Comment a-t-il acquis ce rôle central ? Flashback. Fraîchement sorti d’un service militaire obligatoire en Israël, Eran Moas débarque au Cameroun en 1998. Il a à peine 22 ans. Technicien en communications, il est alors employé par la société Tadiran, l’un des fleurons israéliens des technologies de surveillance et de radars. À l’époque, les relations entre Yaoundé et Tel-Aviv sont déjà au beau fixe. Depuis 1984 et le coup d’État qui a failli le renverser, Paul Biya fait confiance aux Israéliens pour réformer son système sécuritaire. Il souhaite s’affranchir des Français, trop proches, selon lui, de son prédécesseur, Ahmadou Ahidjo. Son voisin congolais, Mobutu Sese Seko, lui présente un homme, Meir Meyuhas. Ce juif égyptien connaît parfaitement l’Afrique centrale.
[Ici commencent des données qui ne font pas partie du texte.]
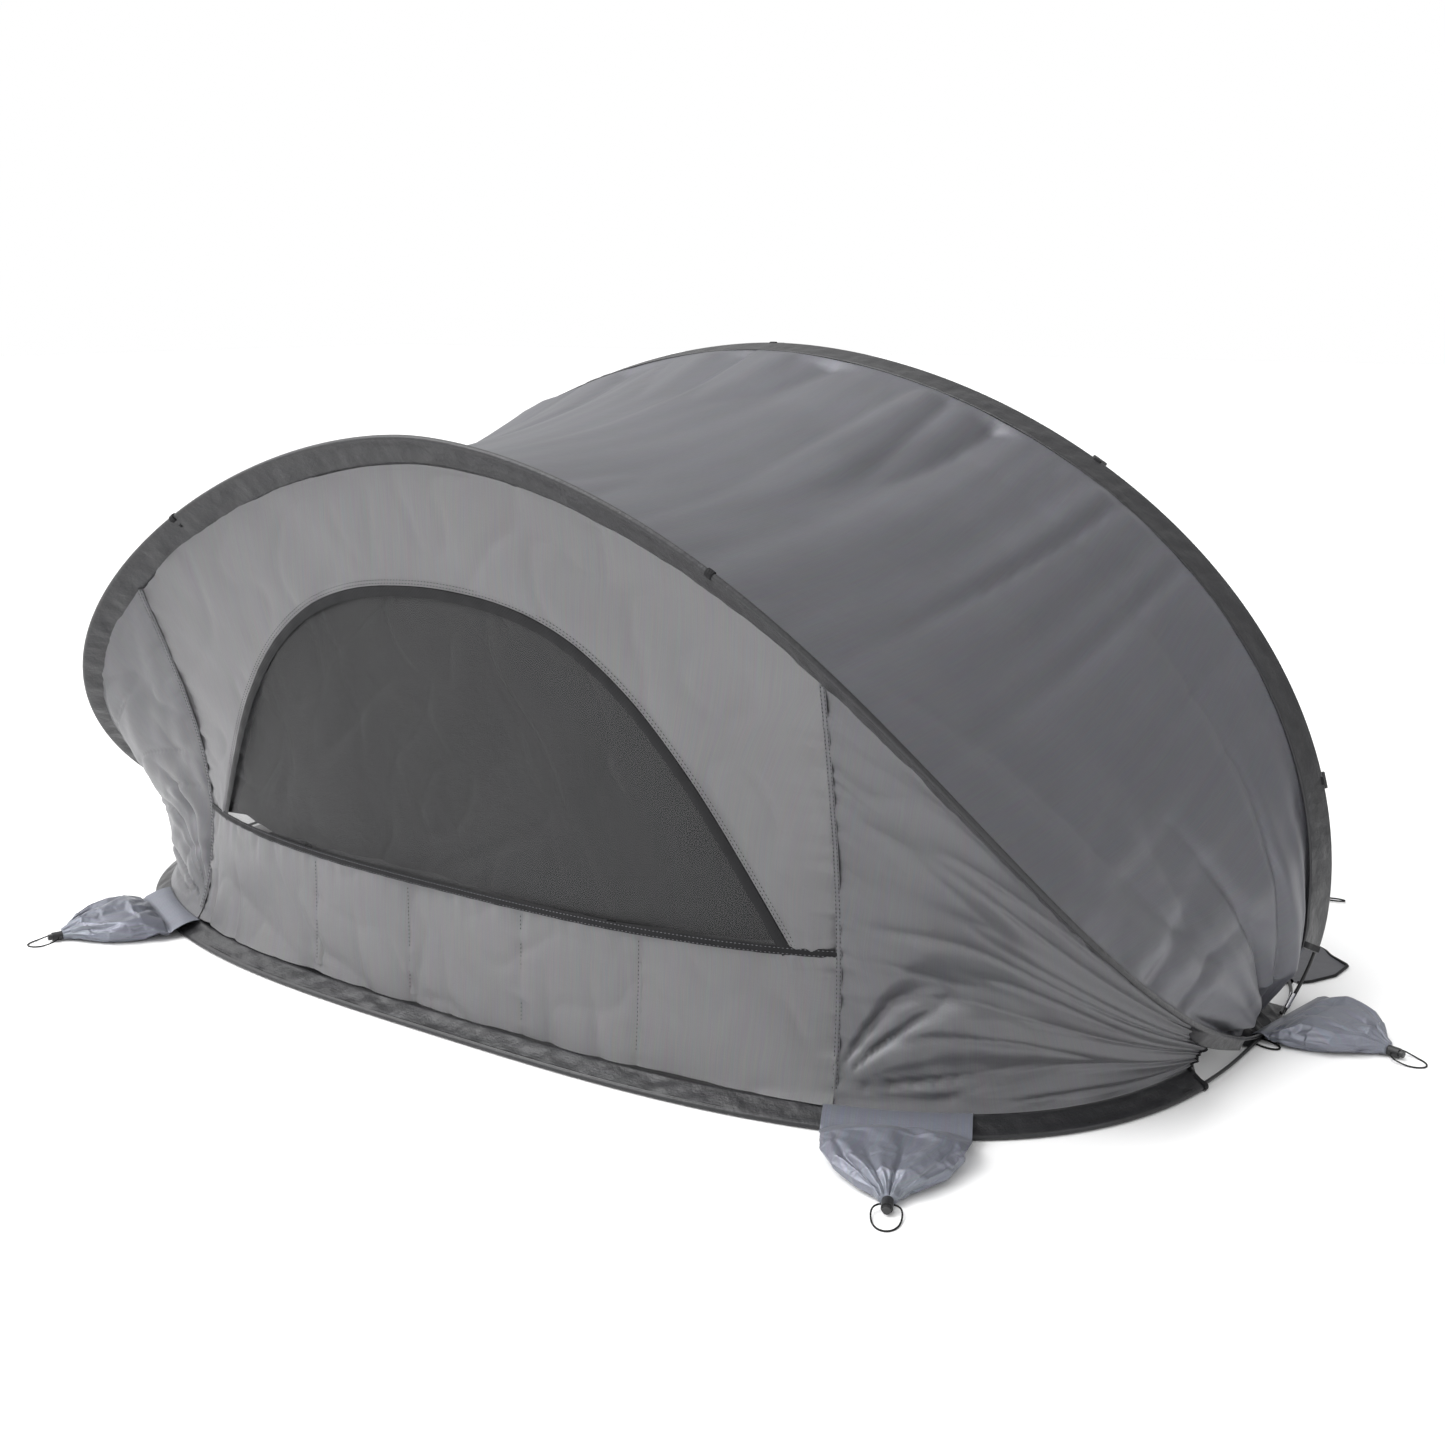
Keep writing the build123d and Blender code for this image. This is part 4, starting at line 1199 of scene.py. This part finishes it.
def bag_shell(name, length, seed):
    """Sandbag: it drapes over the ground sleeve, swells, and is pleated into its gathered mouth."""
    origin, out, across = bag_frame(name)
    turns = np.linspace(0, 2 * pi, BAG_COLUMNS, endpoint=False)
    upper = np.sin(turns) > -0.01
    rows = []
    for step in np.linspace(0, 1, BAG_DRAPE_ROWS, endpoint=False):
        shift = BAG_WIDTH / 2 * np.cos(turns)
        distance, height = bag_seam(name, shift)
        d = distance + (0.004 - distance) * step
        z = height + (0.0175 - height) * ramp(step, 0.0, 1.15) + 0.0030 * sin(pi * step)
        z = z - np.where(upper, 0, 0.0012)
        rows.append(origin + out * d[:, None] + across * shift[:, None] + np.stack([z * 0, z * 0, z], -1))
    for level in np.linspace(0.025, 1, BAG_BODY_ROWS):
        wide = np.interp(level, *zip(*BAG_WIDTHS))
        top = np.interp(level, *zip(*BAG_TOPS))
        under = np.interp(level, *zip(*BAG_UNDERS))
        pleat = ramp(level, 0.28, 0.92)
        ridges = np.abs(np.sin(4.5 * turns + 0.9 * np.sin(2 * turns + seed) + seed)) ** 0.7
        fine = np.abs(np.sin(10.5 * turns + 1.4 * np.sin(3 * turns + seed * 2)))
        lumps = noise_field(np.cos(turns) * 1.7 + level * 2.6, np.sin(turns) + seed * 3, seed)
        swell = 1 - pleat * (0.50 * (1 - ridges) + 0.16 * (1 - fine))
        swell = swell + 0.16 * lumps * sin(pi * min(1, level + 0.1))
        half = (top - under) / 2
        z = under + half + half * np.sin(turns) * np.where(upper, swell, 1)
        spread = 1 - 0.10 * pleat * (1 - ridges)
        a = BAG_WIDTH * wide / 2 * np.cos(turns) * spread
        place = origin + out * (level * (length + 0.005)) + across * a[:, None]
        rows.append(place + np.stack([z * 0, z * 0, np.maximum(BAG_CLEARANCE, z)], -1))
    points = np.array(rows)
    count = len(rows)
    faces = grid_faces(count, BAG_COLUMNS, True)
    faces.append(tuple(reversed(range(BAG_COLUMNS))))
    faces.append(tuple((count - 1) * BAG_COLUMNS + j for j in range(BAG_COLUMNS)))
    return new_object(f"sandbag_cloth_{name}", points.reshape(-1, 3), faces, grid_uvs(points))


def simulate_bag(piece):
    """Let the bag's cloth settle: pinned at its seam and its mouth, blown out a little from inside."""
    pins = piece.vertex_groups.new(name="pins")
    rows = BAG_DRAPE_ROWS + BAG_BODY_ROWS
    fixed = list(range(BAG_COLUMNS * (BAG_DRAPE_ROWS + 2)))
    fixed += list(range(BAG_COLUMNS * (rows - 6), BAG_COLUMNS * rows))
    pins.add(fixed, 1.0, "REPLACE")
    before = vertex_points(piece)
    cloth = piece.modifiers.new("settle", "CLOTH")
    settings = cloth.settings
    settings.quality = 6
    settings.mass = 0.15
    settings.tension_stiffness = 12
    settings.compression_stiffness = 12
    settings.shear_stiffness = 6
    settings.bending_stiffness = 0.15
    settings.vertex_group_mass = "pins"
    settings.shrink_min = -0.05
    settings.use_pressure = True
    settings.uniform_pressure_force = 1.2
    settings.effector_weights.gravity = 0
    cloth.collision_settings.use_collision = False
    scene = bpy.context.scene
    scene.frame_start = 1
    scene.frame_end = 24
    cloth.point_cache.frame_start = 1
    cloth.point_cache.frame_end = 24
    for step in range(1, BAG_FRAMES + 1):
        scene.frame_set(step)
    bpy.context.view_layer.objects.active = piece
    with bpy.context.temp_override(object=piece, active_object=piece, selected_objects=[piece]):
        bpy.ops.object.modifier_apply(modifier="settle")
    scene.frame_set(1)
    moved = vertex_points(piece) - before
    size = np.linalg.norm(moved, axis=1, keepdims=True)
    moved *= np.minimum(1, BAG_MOVE_CAP / np.maximum(size, 1e-9))
    final = before + moved
    final[:, 2] = np.maximum(BAG_CLEARANCE, final[:, 2])
    piece.data.vertices.foreach_set("co", final.astype(np.float32).ravel())
    piece.data.update()


def make_drawcord(name, length):
    """Loose loop of drawcord from the cord lock, on the CAD tube's own route."""
    origin, out, across = bag_frame(name)
    start = length + LOCK_GAP + LOCK_LENGTH / 2
    low = CORD_DIAMETER / 2 + 0.0003
    route = []
    for reach, shift, rise in CORD_ROUTE:
        place = origin + out * (start + reach) + across * shift
        route.append((place[0], place[1], low + (LOCK_AXIS_HEIGHT - low) * rise))
    data = bpy.data.curves.new(f"drawcord_line_{name}", "CURVE")
    data.dimensions = "3D"
    spline = data.splines.new("NURBS")
    spline.points.add(len(route) - 1)
    for point, place in zip(spline.points, route):
        point.co = (*place, 1)
    spline.order_u = 3
    spline.use_endpoint_u = True
    spline.resolution_u = 8
    data.bevel_depth = CORD_DIAMETER / 2
    data.bevel_resolution = 4
    data.use_fill_caps = True
    cord = bpy.data.objects.new(f"drawcord_line_{name}", data)
    bpy.context.scene.collection.objects.link(cord)
    data.materials.append(cord_cover)
    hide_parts(f"drawcord_{name}")
    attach(cord, f"cord_lock_{name}")


def make_cord_neck(name, length):
    """Two strands of the drawcord between the bag's mouth and the lock, as the lock slides out."""
    origin, out, across = bag_frame(name)
    strands = []
    for side in (-1, 1):
        reach = np.linspace(length - 0.010, length + LOCK_GAP + 0.002, 12)[:, None]
        middle = origin + out * reach + across * side * 0.0024
        strands.append(capped_tube("strand", middle + [0, 0, LOCK_AXIS_HEIGHT], CORD_DIAMETER / 2, 8))
    neck = joined(f"drawcord_neck_{name}", strands)
    dress(neck, cord_cover)
    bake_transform(neck)


def make_sandbag(name, seed):
    """One sandbag: its cloth shell and the cord at its mouth."""
    length = CORNER_BAG_LENGTH if name.startswith("front") else REAR_BAG_LENGTH
    piece = bag_shell(name, length, seed)
    simulate_bag(piece)
    dress(piece, bag_cloth)
    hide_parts(f"sandbag_{name}")
    make_cord_neck(name, length)
    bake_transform(piece)


# ---------------------------------------------------------------- hard parts

def dress_hard_parts():
    """Materials for the CAD nodes that stay in view."""
    looks = {
        "rear_ground_rod": rod_gloss,
        "front_ground_rod": rod_gloss,
        "rod_ferrules": ferrule_metal,
        "front_arch_toggles": lock_plastic,
    }
    for bag in BAGS:
        looks[f"cord_lock_{bag}"] = lock_plastic
        looks[f"cord_lock_button_{bag}"] = button_plastic
        looks[f"cord_lock_spring_{bag}"] = spring_steel
    for name, material in looks.items():
        nodes[name].data.materials.clear()
        nodes[name].data.materials.append(material)


# ---------------------------------------------------------------- studio

def studio_light():
    """White surroundings with a broad soft light from the upper left of the picture."""
    world = bpy.data.worlds.new("studio")
    world.use_nodes = True
    tree = world.node_tree
    towards = add_node(tree, "ShaderNodeTexCoord").outputs["Generated"]
    light = add_node(tree, "ShaderNodeVectorMath", {0: towards, 1: KEY_DIRECTION}, operation="DOT_PRODUCT")
    lit = add_node(tree, "ShaderNodeMath", {0: light.outputs["Value"], 1: 0.0}, operation="MAXIMUM")
    lobe = add_node(tree, "ShaderNodeMath", {0: lit.outputs["Value"], 1: 3.0}, operation="POWER")
    glow_inputs = {0: lobe.outputs["Value"], 1: 3.0, 2: 0.50}
    glow = add_node(tree, "ShaderNodeMath", glow_inputs, operation="MULTIPLY_ADD")
    seen = add_node(tree, "ShaderNodeLightPath").outputs["Is Camera Ray"]
    mix = add_node(tree, "ShaderNodeMix", {"Factor": seen, "A": glow.outputs["Value"], "B": 1.0})
    back = tree.nodes["Background"]
    back.inputs["Color"].default_value = (1, 1, 1, 1)
    tree.links.new(mix.outputs["Result"], back.inputs["Strength"])
    return world


def make_studio():
    """Pale floor, white surroundings and soft overhead light."""
    corners = [(-30, -30, 0), (30, -30, 0), (30, 30, 0), (-30, 30, 0)]
    ground = new_object("studio_floor", corners, [(0, 1, 2, 3)])
    material, _, shader = node_tree("studio_white")
    shader.inputs["Base Color"].default_value = (0.95, 0.95, 0.95, 1)
    shader.inputs["Roughness"].default_value = 0.9
    shader.inputs["Specular IOR Level"].default_value = 0.0
    ground.data.materials.append(material)
    bpy.context.scene.world = studio_light()
    for name, place, size, watts in (
        ("key", (1.9, 2.6, 3.6), 2.2, 70),
        ("top", (0.4, 0.2, 4.0), 2.0, 30),
        ("side", (-4.0, 1.0, 1.6), 1.6, 18),
    ):
        data = bpy.data.lights.new(name, "AREA")
        data.energy = watts
        data.size = size
        light = bpy.data.objects.new(name, data)
        light.location = place
        light.rotation_mode = "QUATERNION"
        light.rotation_quaternion = (Vector((0, 0.2, 0.3)) - Vector(place)).to_track_quat("-Z", "Y")
        bpy.context.scene.collection.objects.link(light)
    bpy.context.scene.view_settings.view_transform = "Standard"


make_camera()
for bag in BAGS:
    make_drawcord(bag, CORNER_BAG_LENGTH if bag.startswith("front") else REAR_BAG_LENGTH)
make_studio()
make_rear_panel()
make_lower_panel()
make_side_panels()
make_window()
make_tapes()
make_cover_and_ties()
make_sleeves()
make_sleeve_ends()
make_bands()
make_canopy()
make_floor()
make_front_panel()
make_panel_loops()
make_corners()
for number, bag in enumerate(BAGS):
    make_sandbag(bag, number + 1.0)
dress_hard_parts()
Ancien espion au service de l’armée israélienne (infiltré en Égypte dans les années 1950, il y sera arrêté et emprisonné), il fréquente déjà les cercles du pouvoir mobutiste à Kinshasa au début des années 1970. Lorsque le Zaïre rompt ses relations avec Israël à la suite de la guerre du Kippour en 1973, c’est lui qui en informe le premier l’ambassadeur de l’État hébreu en Égypte, un de ses proches. Et, en 1982, alors qu’il a contribué à la formation de la garde rapprochée du leader zaïrois, c’est encore lui qui est à la manœuvre pour favoriser le rétablissement des relations entre les deux pays, servant d’intermédiaire entre Mobutu, le Premier ministre Ariel Sharon et le ministre de la Défense Shimon Peres.